A verdadeira imprensa é parcial, pois precisa assumir uma posição, ser parte no cenário onde se desenrola o drama da vida. Há juízos subjetivos diante dos acontecimentos, que não são uma equação matemática. Ser parcial não significa ser desonesto, falsear a verdade. Ser parcial é dar opinião a partir de conceitos próprios, fundamentados, desde que não estratificados, impermeáveis ao contraditório. Um juiz, ao proferir a sentença, ele é parcial, ao fazer justiça à parte merecedora. Opinião é subjetividade fundamentada, soma de juízos. Por isso, há que se diferenciar a notícia da opinião: a notícia é aquilo que é, o que aconteceu. Exemplo: a pessoa que morreu, onde morreu, quando morreu. Mesmo ela, porém, pode se tornar relativizada se o noticiarista arriscar, por conta própria, dizer do como e do porquê. Na notícia, quem, o quê, quando e onde exigem objetividade. No como e no porquê, há subjetividade.

Jornais que não tomam posição não têm sentido de existir. E os que tomam deveriam obrigar-se a dizer de sua identificação ideológica, filosófica, política. Por exemplo: um jornal comunista ou fascista deverá ser inteiramente respeitado se for suficientemente honesto para se revelar comunista ou fascista. O leitor, sabendo disso, não será enganado. Sob a capa de neutralidade e de imparcialidade, há jornais escondendo interesses e objetivos menos claros, que deixam em suspeição até mesmo a simples notícia.

A palavra-chave é única: honestidade. Em qualquer atividade humana. E, em especial, no jornalismo, que é um instrumento assustadoramente poderoso na formação de um povo e de uma comunidade. Se houver suspeitas de desonestidade, jornais e jornalistas estarão definitivamente comprometidos. Pode-se discordar deles, de jornais e de jornalistas, e eles podem cometer erros, que eu prefiro chamar de equívocos quando se trata de informação honesta. Pois, pelo menos para minha orientação pessoal e profissional, aprendi a estabelecer uma diferença necessária entre equívoco e erro. Equívoco é algo que se comete quando se age pensando estar correto. O erro é algo que se comete com consciência de ser errado. Se, sem o desejar, entro numa rua na contramão, cometo um equívoco. Se sei estar na contramão e insisto, cometo um erro.

Jornais honestos e decentes, fiéis à sua vocação missionária, equivocam-se muitas e muitas vezes, pois são parte da aventura cotidiana. Se erros são atos conscientes e eles os cometem e continuam cometendo, não merecem respeito. Criar A PROVÍNCIA eletrônica foi a intuição – tida, para alguns, como algo visionário, no sentido negativo do conceito – de que um tempo morrera para dar lugar a outro tempo, independentemente de ser melhor ou pior. São novos tempos, exigindo uma nova maneira de pensar sem, no entanto, abrir mão do que é universal e atemporal: princípios. Valores mudam. Princípios, para não morrer, devem estar enraizados.

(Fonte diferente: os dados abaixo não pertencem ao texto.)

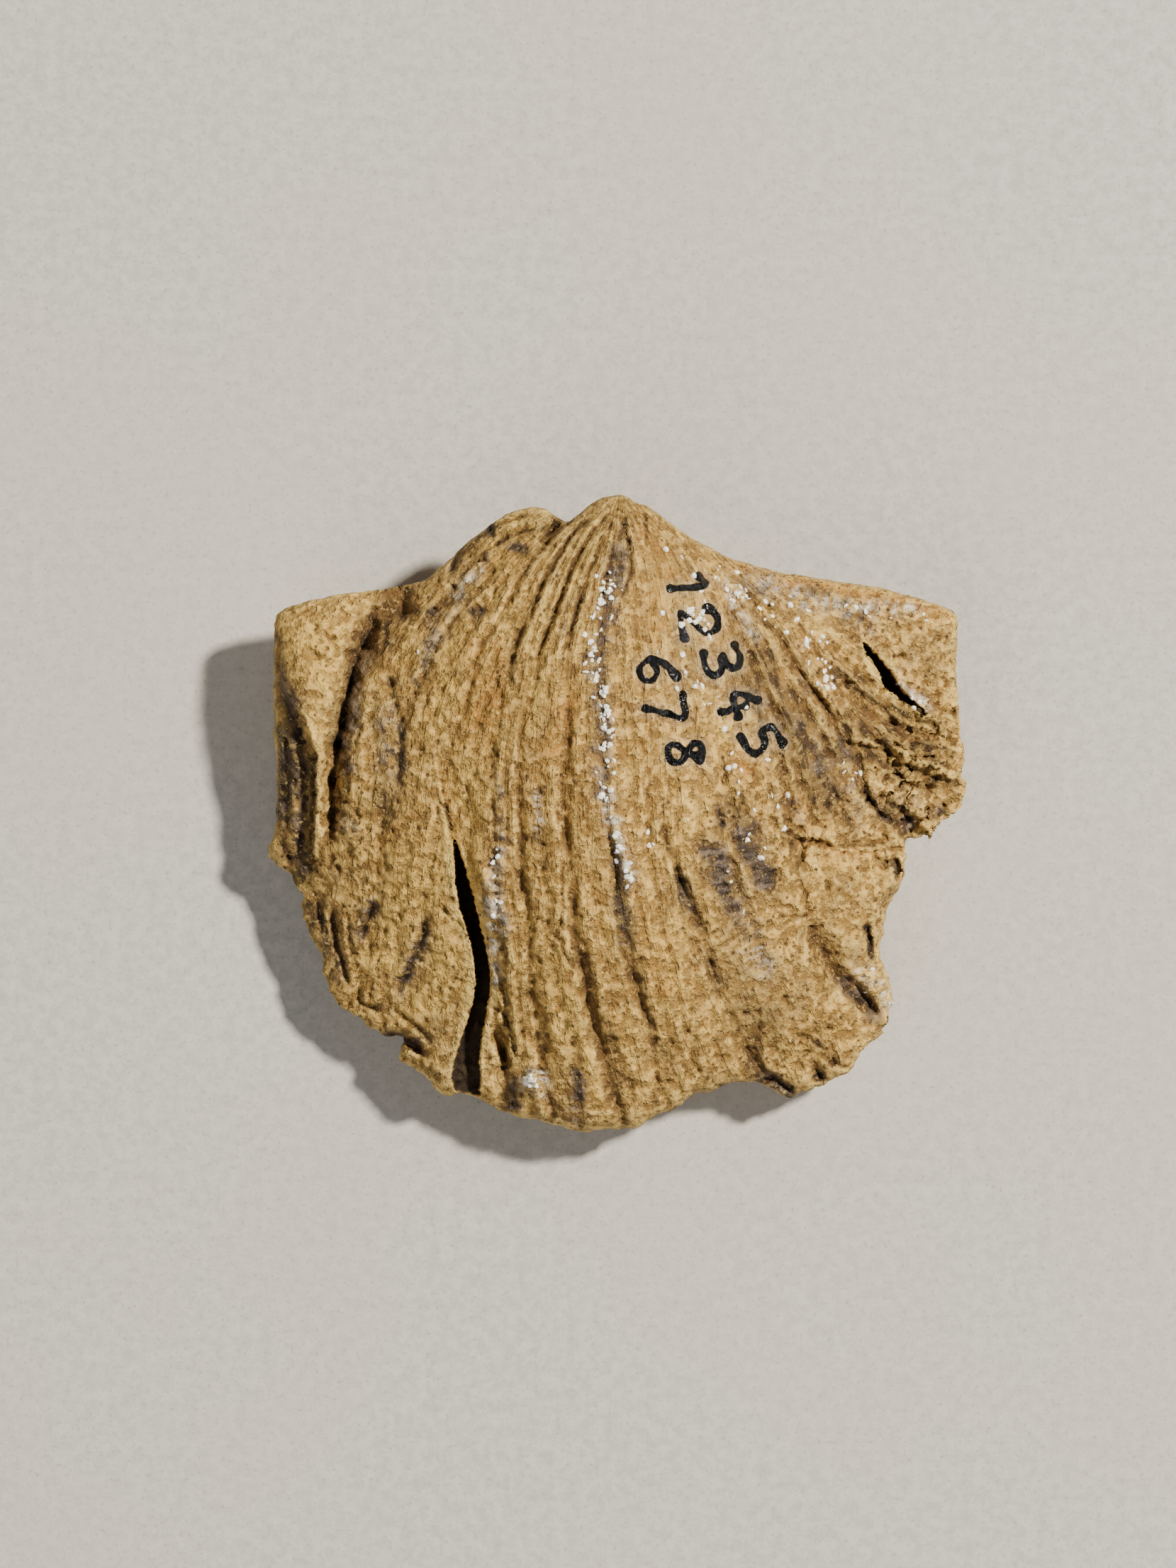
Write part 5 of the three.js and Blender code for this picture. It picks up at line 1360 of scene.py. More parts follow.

Cansei-me, como jornalista e intelectual, de mudar de posição, de idéias, de pensamento. Fiz jornalismo a partir de valores marxistas, depois de valores cristãos, depois a partir de crises de pessimismo, assim por diante. Mudei a cada momento em que me convenci de estar equivocado. Eu teria cometido erro mortal se permanecesse fiel ao que deixei de acreditar. O que seria de um homem próximo dos 70 anos se continuasse acreditando em sonhos dos 20 anos? A honestidade começa no coração.

A esses 2,5 milhões de visitantes e aos próximos que chegam, a reflexão é para agradecer pelo apoio e pela confiança. E para renovar a manutenção e fortalecimento de princípios que dão sentido e dignidade a esta terra e a nossa gente. O papel do jornal é servir. Servir-se é outra história. Bom dia.